Backup solutions really suck today. I used to do tape backup with multiple redundant offsite rotating tapes. A backup took all night, but I didn't care -- I was asleep. Dantz Retrospect was great back then, and even on the PC there were decent home products. Fast forward 10 years and the options are lousy. I use zombie software - the basically abandoned Retrospect Professional for Windows to backup my XP/OS X LAN. When it dies (probably when 10.5 comes out) there will be no automated alternatives.

Instead of multiple redundant off-site tape backups I use two rotating 300GB USB drives. It would be nice if they both had reliable quite fans and powered down when not in use to keep the drives alive. Nice, but not so. Redundancy is limited to Retrospect's incremental backup -- nice, but it only lasts as long as Retrospect.

I've been waiting for a year for Google to deploy an offsite backup product, but nothing has shown up from them. There are several products built around Amazon's S3, but I hear nothing about how well they work. Apple's offsite backup solution is pathetically small and very expensive. I trust Google to get this right and stick around, but not a small startup.

So what's the average person to do? In Z's case she has only to backup a single XP machine. So, although I've not tested the software, I'd suggest this:
  1. Dual rotating USB drives like I use. Every 1-2 weeks carry one offsite. I keep my offsite drive at work. Encrypt the backup, it wouldn't be good to lose an unencrypted backup. Good luck finding one that will spin down when not in use.

  2. Find software that supports the USB drives and encryption. Alas, I don't know a product to support. You want it fully automated; even the push-button solutions aren't automated enough. (Anyone with ideas?). Look for an external drive/enclosure software solution that gets decent reviews and buy two of 'em. Expect to pay at least $500. Real-time backup is nice in theory but it doesn't work with today's machines (RAID excepted, but that's not a real backup). Once a night for everything is enough.

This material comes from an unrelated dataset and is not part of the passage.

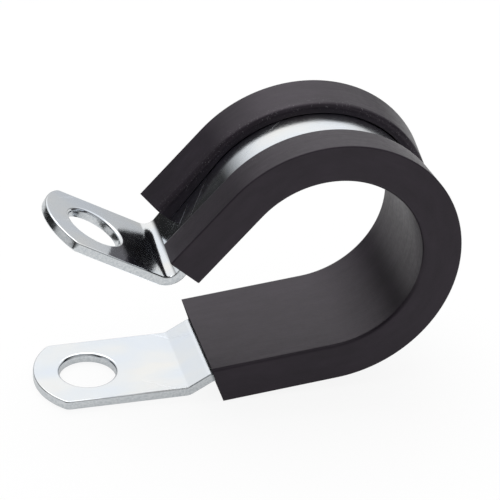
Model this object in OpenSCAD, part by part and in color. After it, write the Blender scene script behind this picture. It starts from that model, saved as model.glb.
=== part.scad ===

  3. In XP it's almost impossible to backup all your data without backing up the entire hard drive. What can I say, XP sucks too. So plan on backing up EVERYTHING, not just data. You need that to get all the nooks and crannies that XP stuffs data into.

  4. Use a separate, intermittent backup solution for your most precious stuff. Typically burn CDs and DVDs of images and toss them in a drawer at work. Use a photo sharing site that supports full uploads and has a restore service (for a fee send images on DVD). SmugMug does this, Picasa WebAlbums (Google) might.

  5. Test your ability to restore from backup every month or so. Randomly select some files and try the restore. You will be impressed how often this reveals serious problems.

  6. Real geeks also mirror their most important systems every few months. It's easy to restore a mirror then restore data from backup. Even I don't do this religiously however.

  7. Future: If Google ever does offsite backup, I'll switch from the rotating USB drives to a gibabit ethernet network access storage device (NAS) with a RAID array (warm swap). That way one of the backup disks could fail without a problem and I'd have a completely distinct offsite backup solution. Actually, what I really want, is for Google to assemble and sell the NAS device and the software that backs up the NAS to Google's network. They could even lease it as part of a service offering ...
That's the best I can come up with. I'll have more specific backup software solutions when I finally have to replace Retrospect Professional.

Which leaves the interesting questions - why is backup so bad? It's even lousy at the corporate level. If I had to rely on our corporate backup solution those two drive failures would have been much worse than annoyances -- I have my own personal backup at work too. My best guesses as to why it's so bad now are:
  1. Laptops. I'd guesstimate laptops have quadrupled the risk of large scale data loss. We didn't used to keep all our data on them, now we do. This is not a stable situation. We need to migrate to devices with 20GB of solid state storage (never crashes), intelligent caching and synchronization, and remote network accessible primary data stores. Laptops with 200GB hard drives are a tool of Satan.

  2. Cheap storage: CPUs have disappointed for years, but hard drives have really lived up to Moore's "law". Honking hard drives have allowed for iPhoto and iMovie, and enormous data stores we can't back up.

  3. Historically most people didn't care about their personal data. They really didn't mind that much if it vanished; in fact, it kind of simplified their computing existence. That's only changed recently with digital photography; not enough time to build a market, especially given #7.

  4. Probability estimations were not very important for our evolutionary success. We just aren't much good at probability. Consider the Iraq War as exhibit A and America's 'no-fly list' as exhibit B. Since we can't deal with probability properly, we underfund backup. Since we underfund backup, there's no market for backup solutions.

  5. Since we don't value backup enough, vendors haven't written backup support into file systems and operating sytems. (Apple may do this with OS X 10.5 -- at last.) That makes backup software harder to write and less reliable - especially in XP.

  6. Since current backup solutions are awful, it's easy for almost everyone to basically do nothing.

  7. The expectation that either Google or Microsoft will take over offsite online backup has blocked any serious capital from going to build a competing solution. Why spend all that money when the big guns will take it all away?
Update 12/22/06: More on online backup solutions.

1 comment: said...

You appear to know what you are doing is dangerous. All hard drives have a definite but unspecified data with total failure (as do all humans!) and your wait for google online backup will be long if ever ending. I know from your pos that you understand your current method to be fraught with danger. You may wonder why the general consensus is that google will not offer free online backup. Google offers free products on the basis of regular mass traffic and hence in one way or another revenue and information. Online backup differs from email in that you physically log in to your email frequently and may be visually accosted by content to the benefit of the provider. Online backup is not just expensive to run but is an automated processand therefore login to see add turnaround is very low. Also, online backup brings costly insurance costs per user. Change what you are doing. Dont wait for someone else to present the solution. If it ever happens it may be unsuitable or too late.